* Source material:
____
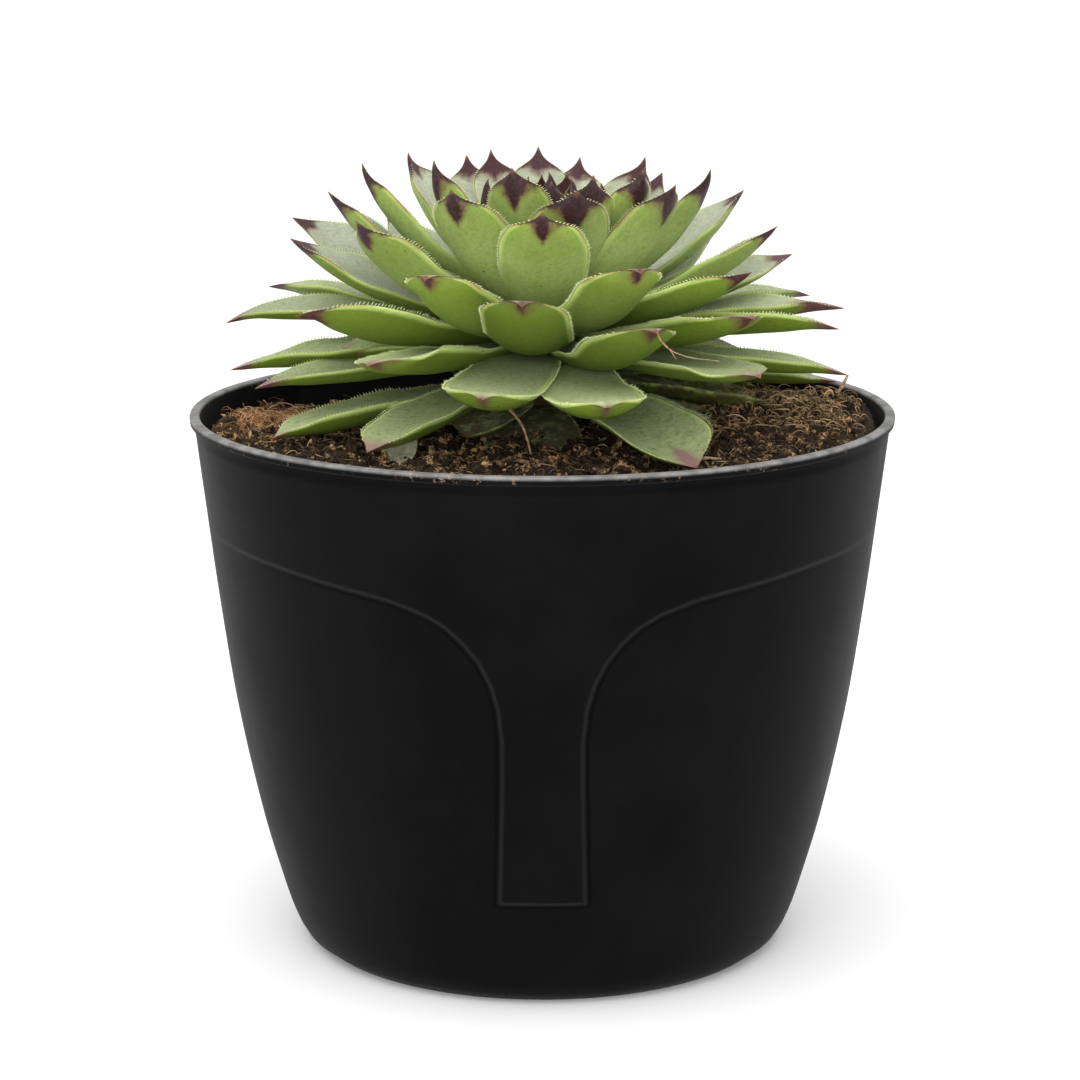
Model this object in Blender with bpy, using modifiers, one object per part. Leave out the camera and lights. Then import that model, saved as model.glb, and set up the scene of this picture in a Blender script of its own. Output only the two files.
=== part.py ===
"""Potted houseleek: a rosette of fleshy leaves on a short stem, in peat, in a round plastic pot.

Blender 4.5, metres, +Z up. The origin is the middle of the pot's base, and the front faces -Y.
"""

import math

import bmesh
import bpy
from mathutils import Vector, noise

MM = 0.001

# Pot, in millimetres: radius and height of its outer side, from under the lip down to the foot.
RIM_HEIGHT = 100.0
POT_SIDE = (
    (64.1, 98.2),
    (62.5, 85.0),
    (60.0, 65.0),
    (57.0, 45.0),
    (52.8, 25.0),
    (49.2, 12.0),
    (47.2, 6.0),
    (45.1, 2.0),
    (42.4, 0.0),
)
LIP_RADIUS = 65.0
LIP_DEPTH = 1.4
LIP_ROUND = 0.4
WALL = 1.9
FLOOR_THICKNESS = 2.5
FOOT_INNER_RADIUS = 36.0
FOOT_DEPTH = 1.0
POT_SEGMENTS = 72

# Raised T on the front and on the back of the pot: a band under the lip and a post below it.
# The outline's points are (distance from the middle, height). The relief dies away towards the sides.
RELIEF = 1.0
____
* Task: Please reproduce every line of the material word for word.

* Answer to this exercise:
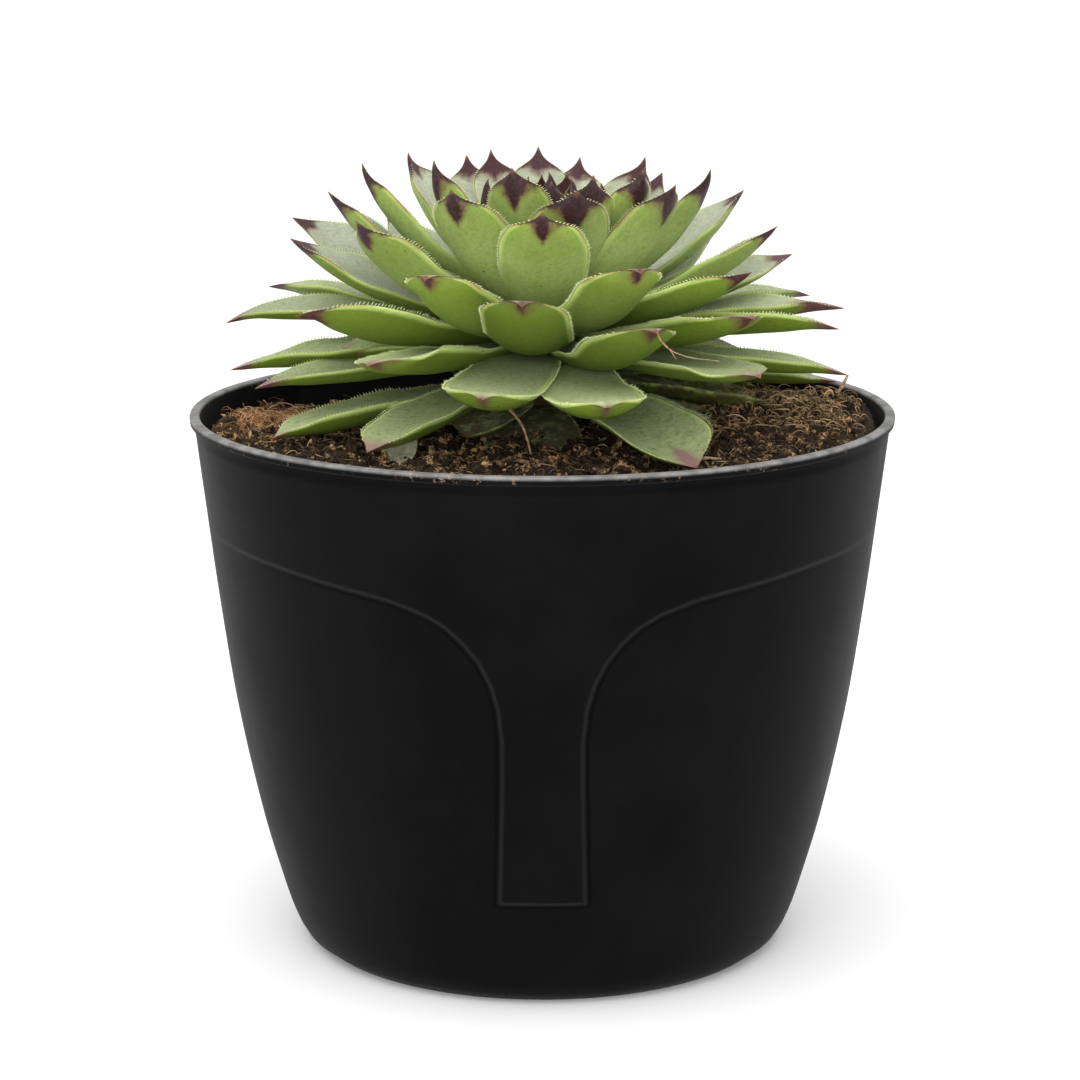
Model this object in Blender with bpy, using modifiers, one object per part. Leave out the camera and lights. Then import that model, saved as model.glb, and set up the scene of this picture in a Blender script of its own. Output only the two files.
=== part.py ===
"""Potted houseleek: a rosette of fleshy leaves on a short stem, in peat, in a round plastic pot.

Blender 4.5, metres, +Z up. The origin is the middle of the pot's base, and the front faces -Y.
"""

import math

import bmesh
import bpy
from mathutils import Vector, noise

MM = 0.001

# Pot, in millimetres: radius and height of its outer side, from under the lip down to the foot.
RIM_HEIGHT = 100.0
POT_SIDE = (
    (64.1, 98.2),
    (62.5, 85.0),
    (60.0, 65.0),
    (57.0, 45.0),
    (52.8, 25.0),
    (49.2, 12.0),
    (47.2, 6.0),
    (45.1, 2.0),
    (42.4, 0.0),
)
LIP_RADIUS = 65.0
LIP_DEPTH = 1.4
LIP_ROUND = 0.4
WALL = 1.9
FLOOR_THICKNESS = 2.5
FOOT_INNER_RADIUS = 36.0
FOOT_DEPTH = 1.0
POT_SEGMENTS = 72

# Raised T on the front and on the back of the pot: a band under the lip and a post below it.
# The outline's points are (distance from the middle, height). The relief dies away towards the sides.
RELIEF = 1.0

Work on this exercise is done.